Obra dos bárbaros que desplumaram o rio (e o rio, ó poeta, não é mais cão, nem tem plumas)? São bárbaros os que o destruíram e não entenderam que fosse ele um ser vivo? Ou é o poder que não conhece limites, não possui sensibilidade, inteligência, desconhece civilização.

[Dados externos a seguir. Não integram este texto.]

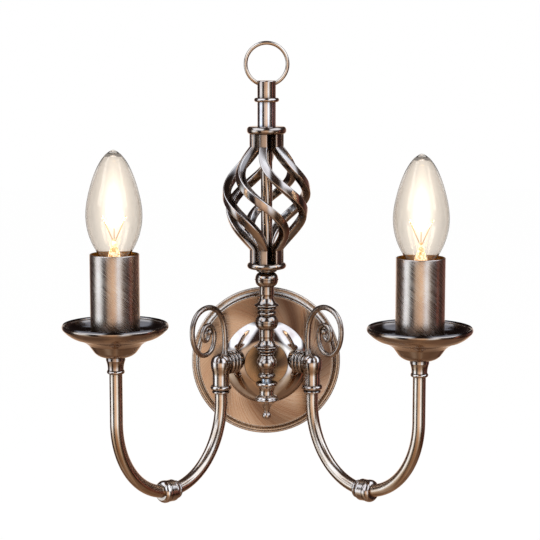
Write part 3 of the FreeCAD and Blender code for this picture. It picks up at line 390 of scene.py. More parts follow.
def sweptSurface(name, path, across, section, scale=None, closeRows=False, capped=False):
    # a section carried along a path: at each point the section's first direction is
    # across, squared to the path, and its second is path x first; a capped end closes in
    # a point that stands a ten-thousandth of a step out
    path, section = np.array(path, float), np.array(section, float)
    across = np.broadcast_to(across, path.shape)
    size = np.ones(len(path)) if scale is None else np.array(scale, float)
    if capped:
        path = np.concatenate([path[:1] + (path[:1] - path[1:2]) * 1e-4, path,
                               path[-1:] + (path[-1:] - path[-2:-1]) * 1e-4])
        across = np.concatenate([across[:1], across, across[-1:]])
        size = np.concatenate([[0], size, [0]])
    if closeRows:
        ahead = unit(np.roll(path, -1, axis=0) - np.roll(path, 1, axis=0))
    else:
        ahead = unit(np.gradient(path, axis=0))
    first = unit(across - ahead * np.sum(across * ahead, axis=1, keepdims=True))
    second = np.cross(ahead, first)
    size = size[:, None, None]
    points = (path[:, None, :] + size * section[None, :, :1] * first[:, None, :]
              + size * section[None, :, 1:] * second[:, None, :])
    edge = np.linalg.norm(np.roll(section, -1, axis=0) - section, axis=1)
    uv = placeGrid(np.concatenate([[0], np.cumsum(edge)[:-1]]), alongLine(path))
    return surface(name, points, closeRows=closeRows, uv=uv)


def smoothLine(points, count):
    # natural cubic spline through the points, measured along their chords
    points = np.array(points, float)
    t = alongLine(points)
    n, h = len(points), np.diff(t)
    system, right = np.eye(n), np.zeros_like(points)
    inner = np.arange(1, n - 1)
    system[inner, inner - 1] = h[:-1]
    system[inner, inner] = 2 * (h[:-1] + h[1:])
    system[inner, inner + 1] = h[1:]
    slope = np.diff(points, axis=0) / h[:, None]
    right[1:-1] = 6 * np.diff(slope, axis=0)
    bend = np.linalg.solve(system, right)
    u = np.linspace(0, t[-1], count)
    k = np.clip(np.searchsorted(t, u, side="right") - 1, 0, n - 2)
    a = ((t[k + 1] - u) / h[k])[:, None]
    b = 1 - a
    curve = ((a ** 3 - a) * bend[k] + (b ** 3 - b) * bend[k + 1]) * (h[k] ** 2 / 6)[:, None]
    return a * points[k] + b * points[k + 1] + curve


def circle(radius, count):
    # radius x (cos, sin) of the angle
    angle = fullTurn(count)
    return np.stack([radius * np.cos(angle), radius * np.sin(angle)], axis=1)


def roundedSquare(side, corner, steps=5):
    # four quarter circles joined by straight sides
    half = side / 2 - corner
    turn = np.linspace(0, np.pi / 2, steps)
    arcs = []
    for k, (x, y) in enumerate([(half, half), (-half, half), (-half, -half), (half, -half)]):
        angle = turn + k * np.pi / 2
        arcs.append(np.stack([x + corner * np.cos(angle), y + corner * np.sin(angle)], axis=1))
    return np.concatenate(arcs)


def stands(obj, material, body, slot, *replaced):
    finishWith(obj, material)
    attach(obj, body)
    if replaced:
        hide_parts(*replaced)


armPlane = {"angle": 45.0, "offset": 30.2, "distance": 23.0, "span": 91.4}
seatLevel = {"left": 18.8, "right": 16.2}
sides = {"left": -1, "right": 1}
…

O Rio Doce morre, como um peixe pela boca, como a palavra pela omissão e o silêncio, morre de boca em boca desta gente das margens, morre pela boca dos animais, morre pela amargura da água. E já se ouvem seus gemidos, seu estertor. As feridas são nossas e tocam os ombros, semelhante ao fardo de seu caixão, que pesa muito, pesa infinitamente. Nem compreendemos o que fazer com ele, no rebuliço e zumbir dos insetos, do jacaré que não repara para onde se move, agarrado às raízes do barro, ou das árvores que não acolhem mais os pássaros. Ou é o mundo que para e não podia parar, parou e apodrece com o rio. Sem centímetros de profundeza, sem centímetros de lume, mergulhado com a cabeça em nadas de sombra. E o que restou da lágrima? Uma pedra. O que restou da dor, só lama que não ladra, não olha, não sente, não ama. O rio seca de morte, seca, amargo, sem identidade, rosto e já morde a noite. Quem o salva? São acaso promessas, as verbas, a construção de novas casas, novo povoado, o desamparo dos habitantes, o rumor de políticos à beira, sussurrando, como em velório, o soluço dos que, confiados, o guardavam, a insegurança das represas, os furos do engano, a técnica da técnica na indústria? Jaz o rio, morrendo, ferido e indefeso como um animal.